* [Short problem]
Give back the exact lines spanning from the line with "crest_plate(parts, head_cutter(GAP +" to the line with "cad_parts[node].hide_render = cad_parts[node].hide_viewport", with both of those lines included and no others.

* [Material provided]
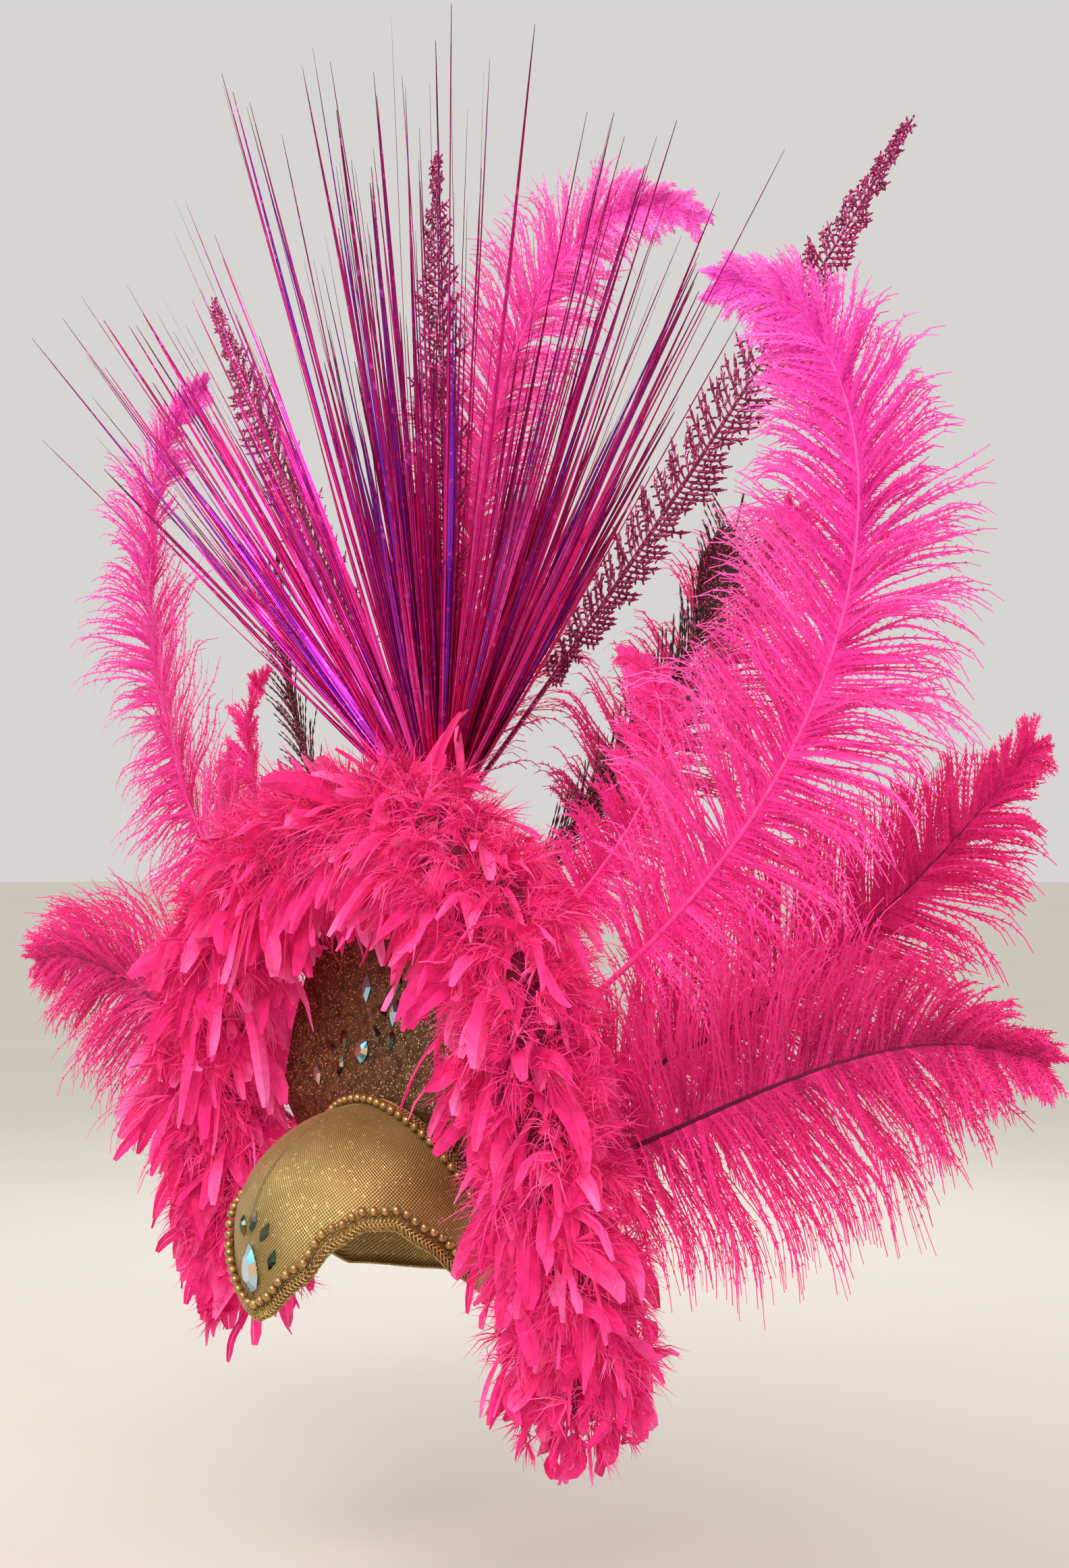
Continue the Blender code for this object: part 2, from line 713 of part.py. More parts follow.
def spray(name, across, lean, where):
    """Round stem whose top opens into long tapered foil sticks."""
    bm = bmesh.new()
    bmesh.ops.create_cone(
        bm,
        cap_ends=True,
        cap_tris=True,
        segments=STICKS,
        radius1=SPRAY_HEAD_RADIUS,
        radius2=SPRAY_HEAD_RADIUS,
        depth=SPRAY_HEAD_LONG,
    )
    foot = Vector((across, spray_y(), SPRAY_HEAD_TOP - SPRAY_HEAD_LONG * 0.5))
    tops = [f for f in bm.faces if f.calc_center_median().z > SPRAY_HEAD_LONG * 0.49]
    turned = {f: math.atan2(f.calc_center_median().y, f.calc_center_median().x) % (2.0 * math.pi) for f in tops}
    tops.sort(key=turned.get)
    for v in bm.verts:
        v.co = v.co + foot
    made = bmesh.ops.extrude_discrete_faces(bm, faces=tops)["faces"]
    for k, face in enumerate(made):
        middle = face.calc_center_median()
        fan = SPRAY_FAN * math.cos(2.0 * math.pi * (k + 0.5) / STICKS)
        forward = SPRAY_FAN * (0.50 - 0.4 * math.sin(2.0 * math.pi * (k + 0.5) / STICKS))
        deep = math.radians(SPRAY_FORWARD * abs(lean + fan) + forward)
        reach = SPRAY_LONG * (0.80 + 0.20 * math.sin(2.4 * k + lean))
        slope = math.radians(lean + fan)
        away = Vector((math.sin(slope), -math.sin(deep), math.cos(slope))).normalized()
        for v in face.verts:
            v.co = middle + away * reach + (v.co - middle) * (STICK_TIP / SPRAY_HEAD_RADIUS)
    return add_mesh(name, bm, "foil", where)


def sprays(where):
    apart = 2.0 * SPRAY_HEAD_RADIUS + SEAT
    spray("spray_left", -apart, -SPRAY_LEAN, where)
    spray("spray_centre", 0.0, 0.0, where)
    spray("spray_right", apart, SPRAY_LEAN, where)


def main():
    clear_scene()
    parts = collection("carnival_feather_headdress")
    cutters = collection("cutters")
    skull_cap(parts)
    crest_plate(parts, head_cutter(GAP + 0.0003, cutters))
    plume_rail(parts)
    trims(parts)
    stones(parts)
    boa(parts)
    feathers(parts)
    ferns(parts)
    sprays(parts)


main()
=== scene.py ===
import json
import math

import bmesh
import bpy
import numpy as np
from mathutils import Matrix, Vector


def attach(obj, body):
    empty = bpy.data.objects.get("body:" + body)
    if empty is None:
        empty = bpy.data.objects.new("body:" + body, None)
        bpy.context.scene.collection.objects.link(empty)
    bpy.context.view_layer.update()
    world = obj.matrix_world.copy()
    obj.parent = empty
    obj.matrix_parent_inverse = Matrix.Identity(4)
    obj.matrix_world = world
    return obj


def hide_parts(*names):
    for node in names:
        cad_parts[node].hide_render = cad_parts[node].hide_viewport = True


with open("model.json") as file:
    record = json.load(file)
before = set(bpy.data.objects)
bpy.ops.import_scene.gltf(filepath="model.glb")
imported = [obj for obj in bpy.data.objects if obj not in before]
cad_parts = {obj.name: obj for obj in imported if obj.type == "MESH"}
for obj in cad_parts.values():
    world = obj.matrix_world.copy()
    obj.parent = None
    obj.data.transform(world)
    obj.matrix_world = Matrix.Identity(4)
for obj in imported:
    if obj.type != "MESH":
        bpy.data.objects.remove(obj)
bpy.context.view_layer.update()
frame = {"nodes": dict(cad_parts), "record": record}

# the photograph's frame and the viewing angle
FRAME_HEIGHT_PIXELS = 2324
METRES_PER_PIXEL = 0.00045
VIEW_AZIMUTH = 50.0
VIEW_DISTANCE = 1.75
VIEW_TARGET = (0.067, 0.080, 0.215)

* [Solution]
    crest_plate(parts, head_cutter(GAP + 0.0003, cutters))
    plume_rail(parts)
    trims(parts)
    stones(parts)
    boa(parts)
    feathers(parts)
    ferns(parts)
    sprays(parts)


main()
=== scene.py ===
import json
import math

import bmesh
import bpy
import numpy as np
from mathutils import Matrix, Vector


def attach(obj, body):
    empty = bpy.data.objects.get("body:" + body)
    if empty is None:
        empty = bpy.data.objects.new("body:" + body, None)
        bpy.context.scene.collection.objects.link(empty)
    bpy.context.view_layer.update()
    world = obj.matrix_world.copy()
    obj.parent = empty
    obj.matrix_parent_inverse = Matrix.Identity(4)
    obj.matrix_world = world
    return obj


def hide_parts(*names):
    for node in names:
        cad_parts[node].hide_render = cad_parts[node].hide_viewport = True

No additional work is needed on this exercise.